Robert Palmer, Chairman und CEO von Digital Equipment, identifizierte das World Wide Web als die Computing-Plattform der Zukunft. Auf Basis des Webs würden künftig auch die wichtigsten Mission-critical-Anwendungen entwickelt. Das Schreiben, Implementieren und Verteilen von Programmen im Unternehmen werde durch Web-Technologien wie Browser, Java und Standardprotokolle einfacher.

Intern setzt Digital vor allem auf ein Extranet, den Web-basierten "Business Link", über den rund 40 000 Kunden und Partner in 87 Ländern Preislisten, Konfigurations- und Bestellmöglichkeiten erhalten.
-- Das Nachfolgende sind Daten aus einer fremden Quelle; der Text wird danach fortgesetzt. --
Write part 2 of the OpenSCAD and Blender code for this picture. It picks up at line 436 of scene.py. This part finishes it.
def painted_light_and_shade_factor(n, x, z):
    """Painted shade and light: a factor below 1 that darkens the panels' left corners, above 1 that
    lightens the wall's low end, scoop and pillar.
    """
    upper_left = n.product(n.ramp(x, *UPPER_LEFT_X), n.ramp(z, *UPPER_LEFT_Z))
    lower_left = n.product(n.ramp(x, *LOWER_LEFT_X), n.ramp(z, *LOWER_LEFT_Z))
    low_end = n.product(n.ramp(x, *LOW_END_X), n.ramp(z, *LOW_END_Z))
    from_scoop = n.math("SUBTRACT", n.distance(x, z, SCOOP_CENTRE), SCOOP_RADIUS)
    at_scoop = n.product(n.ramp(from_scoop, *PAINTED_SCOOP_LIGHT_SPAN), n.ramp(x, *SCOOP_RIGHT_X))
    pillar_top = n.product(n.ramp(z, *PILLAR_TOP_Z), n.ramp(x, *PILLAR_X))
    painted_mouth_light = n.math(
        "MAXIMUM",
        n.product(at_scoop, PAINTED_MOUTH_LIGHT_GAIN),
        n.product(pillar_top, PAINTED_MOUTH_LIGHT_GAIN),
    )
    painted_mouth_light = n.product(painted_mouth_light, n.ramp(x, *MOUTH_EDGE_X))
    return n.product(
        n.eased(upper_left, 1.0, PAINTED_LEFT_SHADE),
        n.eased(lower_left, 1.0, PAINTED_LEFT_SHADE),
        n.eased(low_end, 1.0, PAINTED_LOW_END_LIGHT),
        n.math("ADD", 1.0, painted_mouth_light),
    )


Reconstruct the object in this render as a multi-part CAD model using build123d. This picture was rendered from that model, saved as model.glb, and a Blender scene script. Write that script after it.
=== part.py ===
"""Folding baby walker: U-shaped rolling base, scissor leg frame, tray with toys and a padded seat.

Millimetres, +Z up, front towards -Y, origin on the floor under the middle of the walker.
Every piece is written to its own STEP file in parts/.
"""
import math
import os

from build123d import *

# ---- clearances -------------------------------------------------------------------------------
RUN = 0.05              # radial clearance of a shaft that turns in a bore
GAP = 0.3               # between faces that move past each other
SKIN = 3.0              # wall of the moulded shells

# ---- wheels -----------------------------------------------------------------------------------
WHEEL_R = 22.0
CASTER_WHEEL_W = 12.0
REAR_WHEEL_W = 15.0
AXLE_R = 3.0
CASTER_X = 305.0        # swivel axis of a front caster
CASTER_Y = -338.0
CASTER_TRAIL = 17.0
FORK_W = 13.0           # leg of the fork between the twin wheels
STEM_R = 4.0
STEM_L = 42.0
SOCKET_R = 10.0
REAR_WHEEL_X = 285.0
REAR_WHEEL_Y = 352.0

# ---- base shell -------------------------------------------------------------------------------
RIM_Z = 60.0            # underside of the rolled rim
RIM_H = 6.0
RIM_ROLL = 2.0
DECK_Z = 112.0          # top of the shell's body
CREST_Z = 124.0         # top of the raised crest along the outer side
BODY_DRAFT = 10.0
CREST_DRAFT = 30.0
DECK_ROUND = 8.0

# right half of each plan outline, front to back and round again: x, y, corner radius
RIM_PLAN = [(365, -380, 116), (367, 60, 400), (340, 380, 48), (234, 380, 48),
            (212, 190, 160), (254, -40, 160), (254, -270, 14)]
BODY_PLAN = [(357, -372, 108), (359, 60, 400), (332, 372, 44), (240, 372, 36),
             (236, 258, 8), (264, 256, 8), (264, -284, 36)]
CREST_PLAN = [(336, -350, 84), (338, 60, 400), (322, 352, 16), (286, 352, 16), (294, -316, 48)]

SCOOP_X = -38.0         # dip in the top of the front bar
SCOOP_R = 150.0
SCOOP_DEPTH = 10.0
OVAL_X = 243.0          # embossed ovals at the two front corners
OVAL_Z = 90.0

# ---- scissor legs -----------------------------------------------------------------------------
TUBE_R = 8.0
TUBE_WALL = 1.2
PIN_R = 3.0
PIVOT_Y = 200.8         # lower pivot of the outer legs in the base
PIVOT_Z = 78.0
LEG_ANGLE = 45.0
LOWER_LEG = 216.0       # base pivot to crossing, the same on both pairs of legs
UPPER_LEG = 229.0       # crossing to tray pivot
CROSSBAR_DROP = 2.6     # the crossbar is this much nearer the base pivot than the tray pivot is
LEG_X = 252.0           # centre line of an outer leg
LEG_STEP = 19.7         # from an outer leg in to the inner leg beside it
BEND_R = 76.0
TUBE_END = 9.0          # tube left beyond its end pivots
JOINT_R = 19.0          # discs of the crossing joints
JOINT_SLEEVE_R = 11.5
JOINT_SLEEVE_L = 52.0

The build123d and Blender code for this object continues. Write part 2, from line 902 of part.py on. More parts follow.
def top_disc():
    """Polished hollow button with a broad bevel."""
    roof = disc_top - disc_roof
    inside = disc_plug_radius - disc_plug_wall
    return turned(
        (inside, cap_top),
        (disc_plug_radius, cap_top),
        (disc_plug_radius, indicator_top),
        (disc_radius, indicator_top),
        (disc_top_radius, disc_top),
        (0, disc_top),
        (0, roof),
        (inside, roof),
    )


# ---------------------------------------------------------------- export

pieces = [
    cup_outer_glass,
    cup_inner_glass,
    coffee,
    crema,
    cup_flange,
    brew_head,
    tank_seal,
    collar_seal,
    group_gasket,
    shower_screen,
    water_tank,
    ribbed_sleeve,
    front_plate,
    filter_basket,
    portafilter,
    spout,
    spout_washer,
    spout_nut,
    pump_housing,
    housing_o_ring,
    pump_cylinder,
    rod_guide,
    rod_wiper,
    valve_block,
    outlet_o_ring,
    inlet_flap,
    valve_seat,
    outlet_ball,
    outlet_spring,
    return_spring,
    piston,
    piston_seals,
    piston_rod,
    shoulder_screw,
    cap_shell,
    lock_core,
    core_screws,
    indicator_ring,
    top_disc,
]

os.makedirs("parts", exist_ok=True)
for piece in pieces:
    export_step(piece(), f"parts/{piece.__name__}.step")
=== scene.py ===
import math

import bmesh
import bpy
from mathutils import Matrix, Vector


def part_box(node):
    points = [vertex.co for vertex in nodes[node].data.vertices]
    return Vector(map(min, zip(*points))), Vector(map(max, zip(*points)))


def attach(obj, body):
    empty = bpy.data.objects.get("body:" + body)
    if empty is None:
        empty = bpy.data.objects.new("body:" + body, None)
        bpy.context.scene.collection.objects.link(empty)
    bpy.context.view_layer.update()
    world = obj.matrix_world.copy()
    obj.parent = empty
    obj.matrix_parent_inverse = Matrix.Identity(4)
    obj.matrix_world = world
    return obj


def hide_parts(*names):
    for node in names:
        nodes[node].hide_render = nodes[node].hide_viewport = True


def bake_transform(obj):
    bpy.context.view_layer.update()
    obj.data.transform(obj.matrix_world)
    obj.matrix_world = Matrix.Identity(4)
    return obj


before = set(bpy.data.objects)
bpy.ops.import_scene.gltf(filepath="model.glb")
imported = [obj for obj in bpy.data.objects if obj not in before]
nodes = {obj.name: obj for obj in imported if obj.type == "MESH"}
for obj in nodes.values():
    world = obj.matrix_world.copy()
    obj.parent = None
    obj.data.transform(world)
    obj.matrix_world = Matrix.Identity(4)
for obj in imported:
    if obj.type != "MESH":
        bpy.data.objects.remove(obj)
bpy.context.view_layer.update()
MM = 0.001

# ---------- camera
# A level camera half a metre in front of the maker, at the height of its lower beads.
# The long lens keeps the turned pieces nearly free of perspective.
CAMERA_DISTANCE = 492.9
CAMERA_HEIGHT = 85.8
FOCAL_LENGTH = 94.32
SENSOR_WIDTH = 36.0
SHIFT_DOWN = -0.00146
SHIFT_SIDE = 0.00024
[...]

Palmer behauptet, bereits im ersten Jahr habe man Einsparungen von 15 Millionen Dollar erzielt. Allerdings warnte er davor, den organisatorischen Aufwand und die Folgen einer solchen Restrukturierung zu unterschätzen.

Der Marktplatz Internet, so zeigten auch weitere Vorträge von SNI-Chef Gerhard Schulmeyer oder IBMs General Manager Irving Wladawsky-Berger, ist eröffnet - und vom großen Kuchen können alle satt werden. Hatten 1996 noch sechs Millionen westeuropäische User einen Web-Zugang, so sollen es im Jahr 2001 rund 32 Millionen sein. Robert Masiero, President von IDC Europe, erwartet in Westeuropa im Jahr 2001 für den Internet-Commerce-Sektor ein Geschäftsvolumen von 26 Milliarden Dollar. 1996 waren es gerademal 350 Millionen Dollar.